25 years after Manitoba’s report on root-causes of crime, native incarceration rates have skyrocketed

Twenty-five years after the “Report of the Aboriginal Justice Inquiry of Manitoba” enumerated its root causes of crime in Indigenous communities – poverty, lack of education, unemployment, poor health – it has been recently reported that while these causes have undergone no change, marginal change, or moderate degrees of change for the better, incarceration rates have skyrocketed in the opposite direction.

Onkwehon:we unemployment has barely improved over the quarter century, as did measures of Onkwehon:we health, showing double the premature death rates over Canadians, twice the infant mortality rate, and far higher rates of diabetes, obesity, tuberculosis, heart disease and other ailments.

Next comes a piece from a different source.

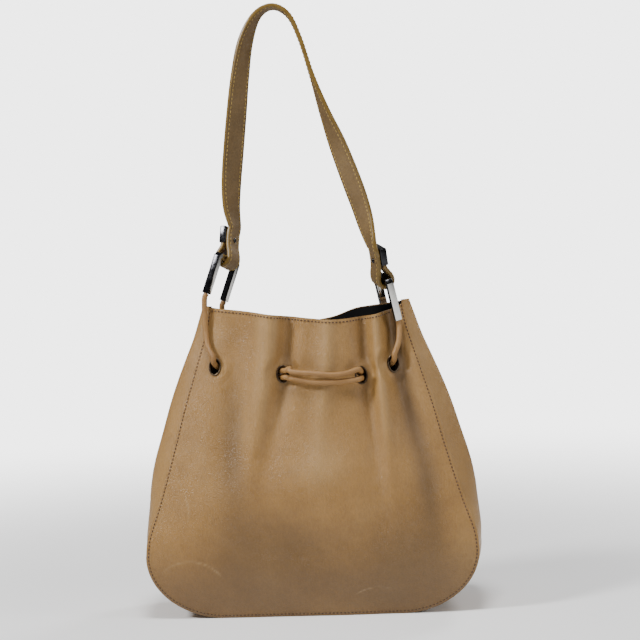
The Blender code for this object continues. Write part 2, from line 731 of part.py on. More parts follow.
def left_drawstring():
    """From the left link's front leg, round the right side of the bag, to its back leg."""
    route = [leg_end("left", 1, GAP), leg_end("left", 1, 6 * MM)]
    route += past("front", ((-91.2, 272, 5.4), (-91.0, 260, 4.6), (-89.0, 247, 5.2)))
    route += down_through("front", "left", 1)
    route += past("front", ((-64, 225.5, -11), (-46, 224.4, -11)))
    route += through("front", "centre_left", 3.1, OUTER_STRAND, 1, -1, inwards=False)
    route += past("front", ((-7, 223.0, 9.9), (9, 219.6, 9.9), (22, 218.2, 9.9), (36, 218.6, 9.6)))
    route += through("front", "centre_right", 3.1, OUTER_STRAND, -1, 1)
    route += [Vector(place) * MM for place in
              ((60.5, -6.2, 222), (70, -4.8, 217), (82, -6, 212), (92, -8.5, 211))]
    route += inside_side(111, 211)
    route += past("back", ((88, 212.5, -11.5), (70, 213.5, -13), (54, 215, -13)))
    route += through("back", "centre_right", -3.1, OUTER_STRAND, -1, 1, inwards=False)
    route += past("back", ((24, 211.8, 10.8), (4, 214, 12), (-14, 219.4, 11.2)))
    route += through("back", "centre_left", 3.1, OUTER_STRAND, 1, -1)
    route += past("back", ((-50, 223.4, -12), (-61, 224.4, -14.5)))
    route += down_through("back", "left", 1)[::-1]
    route += past("back", ((-77.4, 245, 5.0), (-77.8, 258, 4.8), (-78.2, 270, 6.4)))
    route += [leg_end("left", -1, 6 * MM), leg_end("left", -1, GAP)]
    return route


def right_drawstring():
    """From the right link's front leg, round the left side of the bag, to its back leg."""
    route = [leg_end("right", 1, GAP), leg_end("right", 1, 5 * MM)]
    route += past("front", ((87.0, 249, 5.2), (85.0, 242, 6)))
    route += down_through("front", "right", -1)
    route += through("front", "centre_right", -3.1, INNER_STRAND, -1, 1, inwards=False)
    route += past("front", ((36, 212.3, 7.4), (22, 211.6, 7.4), (8, 211.8, 7.2), (-8, 213.9, 6.8)))
    route += through("front", "centre_left", -3.1, INNER_STRAND, 1, -1)
    route += past("front", ((-44, 216.6, -11), (-64, 216, -11), (-86, 215, -11)))
    route += inside_side(-110.5, 214)
    route += past("back", ((-86, 215, -11.5), (-64, 215.6, -12.5), (-48, 215.6, -12.5)))
    route += through("back", "centre_left", -3.1, INNER_STRAND, 1, -1, inwards=False)
    route += past("back", ((-15, 212.4, 5.4), (4, 211.4, 5.4), (22, 217.4, 5.6)))
    route += through("back", "centre_right", 3.1, INNER_STRAND, -1, 1)
    route += past("back", ((54, 222.6, -13.0),))
    route += down_through("back", "right", -1)[::-1]
    route += past("back", ((71.2, 246, 5.2), (72.6, 258, 5.4)))
    route += [leg_end("right", -1, 6 * MM), leg_end("right", -1, GAP)]
    return route


def make_cord(name, route, bag, finish):
    """Round leather cord along the smooth curve through its route."""
    at = spline_through(route)
    places = []
    for i in range(len(route) - 1):
        steps = max(1, round((route[i + 1] - route[i]).length / (9 * MM)))
        places += [at(i, k / steps) for k in range(steps)]
    places.append(route[-1])
    data = bpy.data.curves.new(name, "CURVE")
    data.dimensions = "3D"
    data.bevel_depth = CORD_RADIUS
    data.bevel_resolution = 2
    data.use_fill_caps = True
    data.twist_mode = "MINIMUM"
    spline = data.splines.new("POLY")
    spline.points.add(len(places) - 1)
    for point, place in zip(spline.points, places):
        point.co = (*place, 1)
    return add_object(name, data, bag, finish)


def main():
    clear_scene()
    bag = new_collection("bucket_bag")
    cutters = new_collection("cutters")
    leather = material("tan_leather", (0.42, 0.25, 0.11), 0.42)
    leather_inner = material("taupe_leather", (0.20, 0.13, 0.06), 0.55)
    lining_cloth = material("black_lining", (0.01, 0.01, 0.012), 0.8)
    board = material("base_board", (0.25, 0.2, 0.14), 0.9)
    dark_metal = material("antique_metal", (0.10, 0.08, 0.06), 0.35, 1.0)
    bright_metal = material("gunmetal_chrome", (0.55, 0.55, 0.55), 0.12, 1.0)
    black_metal = material("black_metal", (0.03, 0.03, 0.035), 0.2, 1.0)

    panels = {side: make_panel(side, bag, leather) for side in ("front", "back")}
    make_gusset("gusset_left", -1, bag, leather)
    make_gusset("gusset_right", 1, bag, leather)
    base_half_depth = HALF_DEPTH[0][1] * MM - GUSSET_EDGE_INSET
    base_half_length = BASE_HALF_WIDTH - GAP
    make_slab("base_panel", base_half_length, base_half_depth, 0, GUSSET_THICKNESS, bag, leather)
    board_bottom = GUSSET_THICKNESS + GAP
    make_slab("base_board", base_half_length - 4 * MM, base_half_depth - 3 * MM, board_bottom,
              BOARD_THICKNESS, bag, board)
    lining = make_lining(board_bottom + BOARD_THICKNESS + GAP, bag, lining_cloth)
    for side, hole in make_eyelets(bag, cutters, dark_metal):
        subtract(panels[side], hole)
        subtract(lining, hole)

    strap_empty = bpy.data.objects.new("handle_swing", None)
    strap_empty.location = SWING_AXIS
    bag.objects.link(strap_empty)
    frames = strap_stations()
    plies = [make_ply("strap_outer_ply", -PLY_OFFSET, frames, bag, leather),
             make_ply("strap_inner_ply", PLY_OFFSET, frames, bag, leather_inner)]
    for hand in ("left", "right"):
        link_empty = bpy.data.objects.new("link_pivot_" + hand, None)
        link_empty.location = link_centre(hand)
        bag.objects.link(link_empty)
        join_to(link_empty, strap_empty)
        link = make_link(hand, bag, bright_metal)
        link.parent = link_empty
        link.matrix_parent_inverse = Matrix.Translation(-link_centre(hand))
        cap = make_cap(hand, bag, cutters, black_metal)
        stud, bore = make_stud(hand, bag, cutters, bright_metal)
        for piece in (*plies, cap):
            subtract(piece, bore)
        join_to(cap, strap_empty)
        join_to(stud, strap_empty)
    for ply in plies:
        join_to(ply, strap_empty)

    make_cord("drawstring_left", left_drawstring(), bag, leather)
    make_cord("drawstring_right", right_drawstring(), bag, leather)

    for cutter in cutters.objects:
        cutter.hide_render = True
        cutter.display_type = "WIRE"


main()
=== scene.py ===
"""Looks of the drawstring bucket bag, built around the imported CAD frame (metres, +Z up, front -Y)."""
from math import atan2, cos, exp, pi, radians, sin, sqrt

import bmesh
import bpy
from mathutils import Matrix, Vector


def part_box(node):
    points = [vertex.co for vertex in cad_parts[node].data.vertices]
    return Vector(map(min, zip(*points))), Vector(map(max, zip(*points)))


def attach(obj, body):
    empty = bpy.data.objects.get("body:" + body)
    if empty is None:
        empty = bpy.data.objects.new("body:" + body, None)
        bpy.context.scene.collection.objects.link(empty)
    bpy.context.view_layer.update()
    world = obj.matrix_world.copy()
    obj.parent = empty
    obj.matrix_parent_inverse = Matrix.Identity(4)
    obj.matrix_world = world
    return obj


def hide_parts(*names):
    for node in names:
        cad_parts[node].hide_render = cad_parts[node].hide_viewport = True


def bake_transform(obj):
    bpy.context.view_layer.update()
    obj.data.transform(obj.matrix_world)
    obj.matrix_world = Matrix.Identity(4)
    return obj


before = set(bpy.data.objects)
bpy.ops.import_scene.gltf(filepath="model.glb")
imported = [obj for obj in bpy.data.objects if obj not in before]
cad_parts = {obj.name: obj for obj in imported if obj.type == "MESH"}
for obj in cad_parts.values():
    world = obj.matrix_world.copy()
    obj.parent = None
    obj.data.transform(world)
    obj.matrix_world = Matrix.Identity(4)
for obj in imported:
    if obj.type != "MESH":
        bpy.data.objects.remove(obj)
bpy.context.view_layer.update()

MM = 0.001

# ---- design dimensions, as in the CAD

RIM_HEIGHT = 284.5 * MM
CORNER_HEIGHT = 58 * MM
BASE_HALF_WIDTH = 80 * MM
CORNER_RUN = 72 * MM
SEAM_HALF_WIDTH = ((58, 152), (75, 150), (105, 140), (150, 127),
                   (190, 116.5), (228, 105), (265, 94), (285, 91))
HALF_DEPTH = ((0, 46), (50, 50), (100, 44), (150, 34), (200, 23), (240, 15), (265, 11.5), (285, 10.5))
GUSSET_BULGE = ((0, 0), (30, 4), (67, 6), (110, 15.5), (150, 18.5), (200, 15), (265, 10), (285, 6))
PANEL_BELLY = ((0, 1), (30, 6), (60, 9), (100, 10.5), (150, 9), (200, 12), (240, 15), (285, 15.5))
BELLY_POWER = 2.5
RIM_DIP = {
    "front": ((-97, 0), (-60, 4.5), (-34, 8.5), (0, 13), (25, 15.5), (50, 14), (76, 9.5), (97, 0)),
    "back": ((-97, 0), (-60, 7), (-34, 12), (0, 17), (25, 14), (45, 7), (60, 4.5), (97, 0.5)),
}
DIP_STARTS = 190 * MM
# Folds of the CAD panels, which set where the eyelets sit: (x at rim, x below, height, half width).
CAD_FOLDS = {
    "front": ((-32, -58, 6, 13), (-14, -48, -5, 9), (22, 2, 1.5, 9),
              (53, 66, -5, 9), (66, 74, 5, 9.5), (79, 108, -7, 11)),
    "back": ((-50, -60, 5, 13), (-30, -38, -4, 10), (5, 5, 3, 14),
             (36, 42, -3, 12), (70, 84, -15.5, 21), (-78, -90, -4, 13)),
}
FOLD_LOW = 70 * MM
FOLD_HIGH = 235 * MM
FOLD_SPREAD = 1.7
FOLD_FOOT = 60 * MM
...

There has been no change in the housing situation, as a quarter of all on-reserve units need major repairs and two-thirds remain overcrowded. Poverty statistics continue to show a poverty level of 30 percent below the Canadian average. More recent reports from the Canadian Center for Policy Alternatives shows that over half of all Onkwehon:we children live in poverty, a number that climbs beyond 60% in Saskatchewan and Manitoba.

The only factor to have changed considerably compared to the study 25 years ago is the incarceration rate of Onkwehon:we. The Aboriginal Justice Inquiry condemned the over-incarceration of Onkwehon:we, at a time when 40% of Manitoba’s prison population were native. As of 2011, that number had risen to 70%, even though Onkwehon:we in Manitoba make up only 13% of the population.